Another pitfall is entering short purely on the pattern without checking the broader trend context. A bearish pennant inside a long-term uptrend - where the pole is just a correction - has meaningfully lower odds than one inside a sustained downtrend. Always zoom out before trading in.
Example
Suppose a stock at $70 plunges to $62 in three days on heavy selling - an $8 pole. Over the next four days, the stock consolidates: lows drift up from $62 to $63.50 while highs drift down from $65 to $64, forming a small triangle. Volume contracts each day inside the pennant.
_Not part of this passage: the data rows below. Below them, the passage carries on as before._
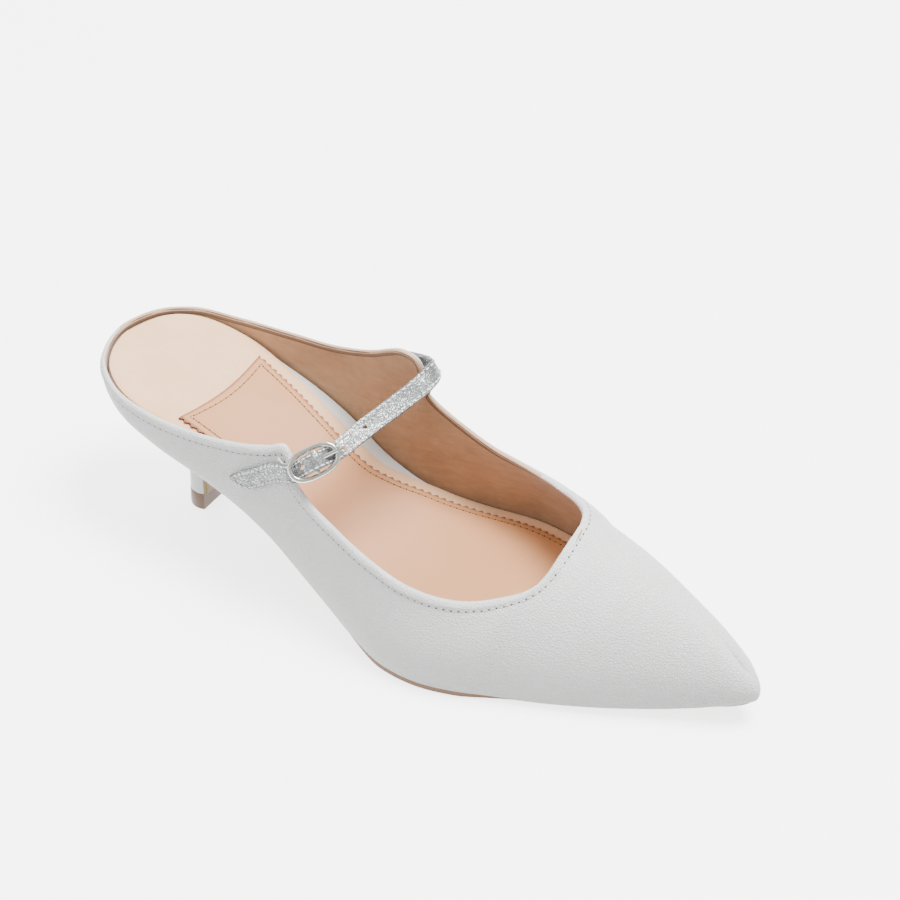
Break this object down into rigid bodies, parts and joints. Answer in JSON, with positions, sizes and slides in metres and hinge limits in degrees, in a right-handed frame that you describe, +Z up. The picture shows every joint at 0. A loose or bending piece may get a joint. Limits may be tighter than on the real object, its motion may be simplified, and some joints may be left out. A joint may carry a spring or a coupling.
{
  "type": "pointed kitten-heel mule",
  "caption": "Backless pointed mule for the right foot, smooth upper open at the instep, glitter strap with an oval buckle, cushioned insole and a slim covered heel.",
  "frame": {"origin": "on the floor, under the middle of the shoe's bounding box", "axes": "+X towards the toe, +Y towards the inner side of the foot, +Z up"},
  "size_m": [0.2518, 0.0822, 0.0811],
  "materials": {
    "upper": "smooth",
    "footbed": "smooth",
    "sock": "suede",
    "sock_pad": "smooth",
    "outsole": "satin",
    "heel": "smooth",
    "top_piece": "matte",
    "breast_cover": "satin",
    "strap": "glitter",
    "buckle": "polished",
    "prong": "polished",
    "buckle_loop": "smooth"
  },
  "bodies": {
    "root": {"upper": "upper", "footbed": "footbed", "sock": "sock", "sock_pad": "sock_pad", "outsole": "outsole", "heel": "heel", "top_piece": "top_piece", "breast_cover": "breast_cover", "strap": "strap", "buckle": "buckle", "prong": "prong", "buckle_loop": "buckle_loop"}
  },
  "joints": []
}
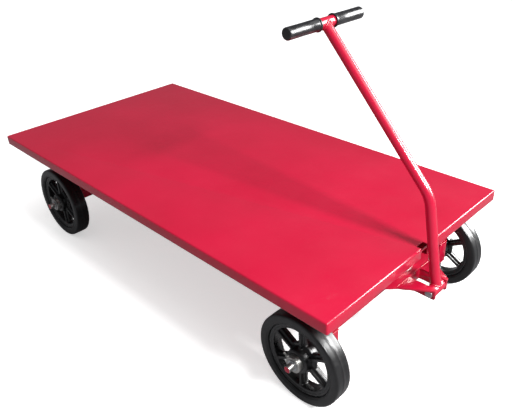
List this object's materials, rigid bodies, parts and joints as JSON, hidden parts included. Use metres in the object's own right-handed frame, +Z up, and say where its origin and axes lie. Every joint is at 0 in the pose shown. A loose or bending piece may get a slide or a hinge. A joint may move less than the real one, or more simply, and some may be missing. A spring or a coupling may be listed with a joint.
{
  "type": "folding platform cart",
  "caption": "Steel platform truck with a flat lipped deck, turntable-steered front axle, spoked rubber-tyred wheels and a folding T-handle drawbar.",
  "frame": {"origin": "on the ground, midway between the rear lip and the tongue tips, on the centre line", "axes": "+X towards the handle end, +Y to the left, +Z up"},
  "size_m": [1.581, 0.764, 0.863],
  "materials": {
    "red_enamel": "gloss red enamel over steel",
    "black_iron": "semi-gloss black paint over cast iron",
    "tyre_rubber": "moulded black rubber",
    "bright_steel": "machined bright steel",
    "zinc": "zinc plated",
    "grip_vinyl": "dipped dark vinyl, glossy"
  },
  "bodies": {
    "deck": {"deck_pan": "red_enamel", "left_stringer": "red_enamel", "right_stringer": "red_enamel", "front_cross_member": "red_enamel", "middle_cross_member": "red_enamel", "rear_cross_member": "red_enamel", "upper_turntable_plate": "red_enamel", "turntable_bolts": "zinc", "upper_race": "bright_steel", "turntable_balls": "bright_steel", "kingpin": "bright_steel", "kingpin_nut": "bright_steel", "rear_bolster": "red_enamel", "rear_left_leg": "red_enamel", "rear_right_leg": "red_enamel", "rear_axle_beam": "red_enamel", "rear_axle": "bright_steel", "rear_washers": "zinc", "rear_axle_pins": "zinc"},
    "fore_carriage": {"lower_turntable_plate": "red_enamel", "lower_race": "bright_steel", "front_bolster": "red_enamel", "front_left_leg": "red_enamel", "front_right_leg": "red_enamel", "front_axle": "bright_steel", "front_washers": "zinc", "front_axle_pins": "zinc", "tongue_left_side": "red_enamel", "tongue_right_side": "red_enamel", "tongue_left_gusset": "red_enamel", "tongue_right_gusset": "red_enamel", "tongue_spreader": "red_enamel", "pivot_bolt": "zinc", "pivot_nut": "zinc"},
    "handle": {"handle_tube": "red_enamel", "pivot_sleeve": "red_enamel", "handle_crossbar": "red_enamel", "left_grip": "grip_vinyl", "right_grip": "grip_vinyl"},
    "front_left_wheel": {"front_left_tyre": "tyre_rubber", "front_left_wheel_centre": "black_iron", "front_left_hub_sleeve": "bright_steel", "front_left_bearing": "bright_steel", "front_left_grease_fitting": "zinc"},
    "front_right_wheel": {"front_right_tyre": "tyre_rubber", "front_right_wheel_centre": "black_iron", "front_right_hub_sleeve": "bright_steel", "front_right_bearing": "bright_steel", "front_right_grease_fitting": "zinc"},
    "rear_left_wheel": {"rear_left_tyre": "tyre_rubber", "rear_left_wheel_centre": "black_iron", "rear_left_hub_sleeve": "bright_steel", "rear_left_bearing": "bright_steel", "rear_left_grease_fitting": "zinc"},
    "rear_right_wheel": {"rear_right_tyre": "tyre_rubber", "rear_right_wheel_centre": "black_iron", "rear_right_hub_sleeve": "bright_steel", "rear_right_bearing": "bright_steel", "rear_right_grease_fitting": "zinc"}
  },
  "joints": [
    {"name": "steer", "type": "hinge", "parent": "deck", "child": "fore_carriage", "pos_m": [0.6125, 0, 0.25], "axis": [0, 0, 1], "range_deg": [-20, 20]},
    {"name": "handle_fold", "type": "hinge", "parent": "fore_carriage", "child": "handle", "pos_m": [0.7755, 0, 0.2335], "axis": [0, 1, 0], "range_deg": [0, 135]},
    {"name": "front_left_spin", "type": "hinge", "parent": "fore_carriage", "child": "front_left_wheel", "pos_m": [0.6125, 0.322, 0.127], "axis": [0, 1, 0], "continuous": true},
    {"name": "front_right_spin", "type": "hinge", "parent": "fore_carriage", "child": "front_right_wheel", "pos_m": [0.6125, -0.322, 0.127], "axis": [0, 1, 0], "continuous": true},
    {"name": "rear_left_spin", "type": "hinge", "parent": "deck", "child": "rear_left_wheel", "pos_m": [-0.5565, 0.322, 0.127], "axis": [0, 1, 0], "continuous": true},
    {"name": "rear_right_spin", "type": "hinge", "parent": "deck", "child": "rear_right_wheel", "pos_m": [-0.5565, -0.322, 0.127], "axis": [0, 1, 0], "continuous": true}
  ]
}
On day 8, price closes at $63.20, breaking below the pennant's lower boundary (near $63.40) on a volume spike. The pole measured $8, so the target is $63.20 minus $8, or roughly $55.20. A short at $63.20 with a stop above the pennant high at $65 gives $1.80 of risk for an $8 potential gain - a reward-to-risk ratio above 4:1. Even if the stock only reaches the prior support shelf near $59, the trade still delivers a favorable outcome.
Bottom Line
The bearish pennant is the short seller's version of the bullish pennant - a brief pause in a fast decline that resolves in the direction of the original move about two-thirds of the time. Its value lies in the structured setup it provides: a defined entry, a logical stop tied to the pattern's failure point, and a measurable target. But the 36% failure rate is real. Respect the stop, check the broader context, and treat each pennant as one trade in a long series rather than a make-or-break event.